Chesapeake Regional Information System for our Patients (CRISP), www.crisphealth.org, is a not-for-profit membership corporation advised by a wide range of stakeholders responsible for the healthcare of Maryland’s citizens. CRISP is formally designated Maryland’s statewide health information exchange (HIE) by the Maryland Health Care Commission (MHCC), as directed by the state’s legislature and its governor.
CRISP’s mission is to advance health and wellness of Marylanders by helping healthcare providers to adopt and use electronic health records (EHRs) in a meaningful way and by enabling those providers to share clinical data with other providers and hospital systems across the state. HIE is the infrastructure that supports the flow of health information between physician practices, hospitals, labs, radiology centers, and other healthcare institutions. The CRISP HIE allows delivery of the right health information to the right place at the right time providing safer, timelier, efficient, patient-centered care.
CRISP and its multitude of stakeholders had envisioned an HIE that would support a wide range of use cases from enhanced care coordination and public health reporting to telemedicine. The medium- and long-term benefits will include improved administrative reporting and clinical information exchange across state lines. More broadly, the CRISP HIE helps physicians to make more informed decisions about patient care and treatment with accurate, up to date information. It also helps to eliminate repeated testing, allows for easier second opinions, reduces the risk of adverse drug reactions,
and minimizes errors caused by hard-to-read handwriting and transcriptions. By allowing providers to work more efficiently, the HIE can help moderate the growing cost of healthcare.

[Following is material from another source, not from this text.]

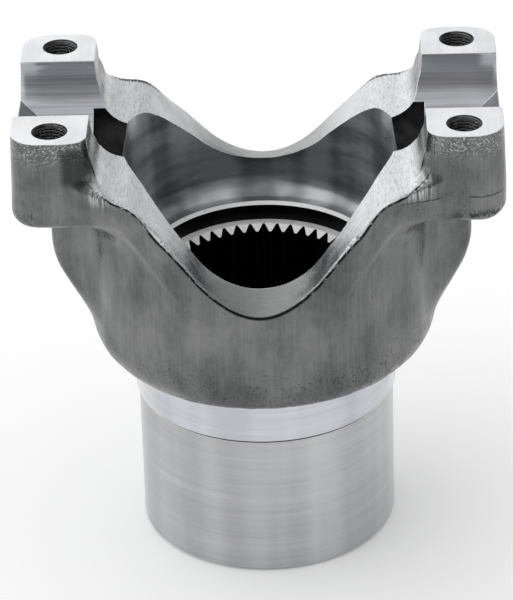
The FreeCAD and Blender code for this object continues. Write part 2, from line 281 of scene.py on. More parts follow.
@dataclass
class FieldMesher:
    """Meshes the zero level of a field of distances with a net of quads."""

    low: tuple[float, float, float]
    high: tuple[float, float, float]
    step: float = 0.9
    slab: int = 24
    refinements: int = 4
    longest_pull: float = 0.4
    least_slope: float = 0.25

    def sample(self, distance: Distance) -> np.ndarray:
        """Return the field's values on the grid, worked out slab by slab.

        Args:
            distance: a function from places to distances.

        Returns:
            A block of values.
        """
        axes = [np.arange(a, b + self.step, self.step) for a, b in zip(self.low, self.high)]
        blocks = []
        for start in range(0, len(axes[0]), self.slab):
            part = np.meshgrid(axes[0][start:start + self.slab], axes[1], axes[2], indexing="ij")
            blocks.append(distance(np.stack(part, axis=-1)).astype(np.float32))
        return np.concatenate(blocks)

    def net(self, values: np.ndarray) -> tuple[np.ndarray, np.ndarray]:
        """Net the block of values.

        Args:
            values: the field on the grid.

        Returns:
            The corners in millimetres and the quads, facing outwards.
        """
        inside = values < 0.0
        shape = np.array(values.shape)
        strides = np.array([shape[1] * shape[2], shape[2], 1])
        cells, weights, quads = [], [], []
        for axis in range(3):
            first = np.moveaxis(inside, axis, 0)[:-1]
            second = np.moveaxis(inside, axis, 0)[1:]
            crossing = np.moveaxis(first != second, 0, axis)
            places = np.argwhere(crossing)
            others = [(axis + 1) % 3, (axis + 2) % 3]
            places = places[(places[:, others] > 0).all(axis=1)
                            & (places[:, others] < shape[others] - 1).all(axis=1)]
            number = places @ strides
            here = values.ravel()[number]
            there = values.ravel()[number + strides[axis]]
            point = places.astype(float)
            point[:, axis] += here / (here - there)
            around = np.stack([number,
                               number - strides[others[0]],
                               number - strides[others[0]] - strides[others[1]],
                               number - strides[others[1]]], axis=1)
            turn = here > 0.0
            around[turn] = around[turn][:, ::-1]
            quads.append(around)
            cells.append(around.ravel())
            weights.append(np.repeat(point, 4, axis=0))
        names, index = np.unique(np.concatenate(cells), return_inverse=True)
        index = index.ravel()
        crossings = np.concatenate(weights)
        count = np.bincount(index, minlength=len(names))
        corners = np.stack([np.bincount(index, crossings[:, k], len(names)) / count for k in range(3)],
                           axis=1)
        faces = index.reshape(-1, 4)
        return corners * self.step + np.array(self.low), faces

    def settle(self, corners: np.ndarray, distance: Distance) -> np.ndarray:
        """Pull the corners of a net onto a field's exact zero level.

        Args:
            corners: the net's corners.
            distance: a function from places to distances.

        Returns:
            The corners on that level.
        """
        for _ in range(self.refinements):
            slope = gradient(distance, corners)
            steepness = np.maximum((slope ** 2).sum(axis=1), self.least_slope)
            pull = np.clip(distance(corners) / steepness, -self.longest_pull, self.longest_pull)
            corners = corners - slope * pull[:, None]
        return corners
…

CRISP Master Patient Index Challenge
Bringing together Maryland’s hospital systems posed a real-life change. In having such a large amount of disparate medical record repository systems, CRISP sought a large-scale enterprise solution to help solve their master data management (MDM) problems and to enable accurate patient identification. Specifically, CRISP sought a solution that was highly scalable and a robust product was sought to ensure compliance with a zero-tolerance policy for “false positive” patient matches while also enabling a near-zero tolerance for “false negative” patient matches.
“The combination of expertise and experience at Audacious Inquiry and the Initiate MDM solution by IBM has been powerful for CRISP and for Maryland. Ai’ s experience in the world of HEI, MDM and healthcare has allowed the patients in our state to begin to realize the investment in – and vision for – health information exchange,” said David Horrocks, president of CRISP.
The IBM Initiate MDM Solution
With consulting services from Ai, the MPI solution, to solve CRISPs Master Patient Index challenge, which was chosen was the IBM Initiate’s Master Data Management tool. IBM Initiate’s matching algorithm more accurately identifies unique patients across various sources of patient information in the state, including hospitals and other healthcare providers, by minimizing the false positive outcomes and reducing to near-zero the false positive correlations.
Within unique challenges, the CRISP HIE went live in September 2010 by initially bringing five Montgomery County hospitals, three major radiology centers and two national lab connections online. Hospitals began submitting demographic information (ADT); lab results and radiology reports (ORU); and a subset of clinical documents, which included discharge summaries, history and physicals, operative notes, and consultations (ORU or MDM) at that time. Data flowed into the MPI solution allowing for 360 degree view of the patient.
The IBM Initiate (MPI) relies on a highly configurable probabilistic matching algorithm that allows CRISP to refine the scoring of different matching scenarios. The MPI allows CRISP to assign weights for various data elements which uniquely identifies an individual allowing for the creation of a new identity (if the individual is “new” to the HIE) or association with an existing master identity for that individual. The data elements used for matching are extensible, they can be expanded upon, but generally include first name, last name, address, phone number, date of birth, and facility specific medical record number (MRN). Points are assigned for exact match of each data element but partial points are also given for partial matches such as shorted names and transposed dates. The final matching score will determine if the identity in question is associated with an existing patient identity, routing to a queue for manual intervention, or results in the creation of a net new patient.
In early 2011, the CRISP MPI and core infrastructure were fully integrated. As of December 2011, the MPI contains over 2 million unique identities, reflecting patients of connected entities in Maryland and all 46 of the state’s hospitals are sharing data via the exchange, making the CRISP HIE one of the largest and most comprehensive health information exchanges in the United States.
During the implementation, Audacious Inquiry provided program management, technical architecture and a range of support services for CRISP. Ai served as the functional and technical project manager for the effort and was responsible for establishing and maintaining a working relationship with key HSCRC staff; ensuring accurate and specific functional requirements are documented; defining the key milestones and dates for the project; acting as the project manager and the Initiate project teams where aware and executing against their tasks; designing and testing the MDM and business intelligence infrastructures appropriate for the use case; providing quarterly reports to participants; and positioning CRISP for long-term success.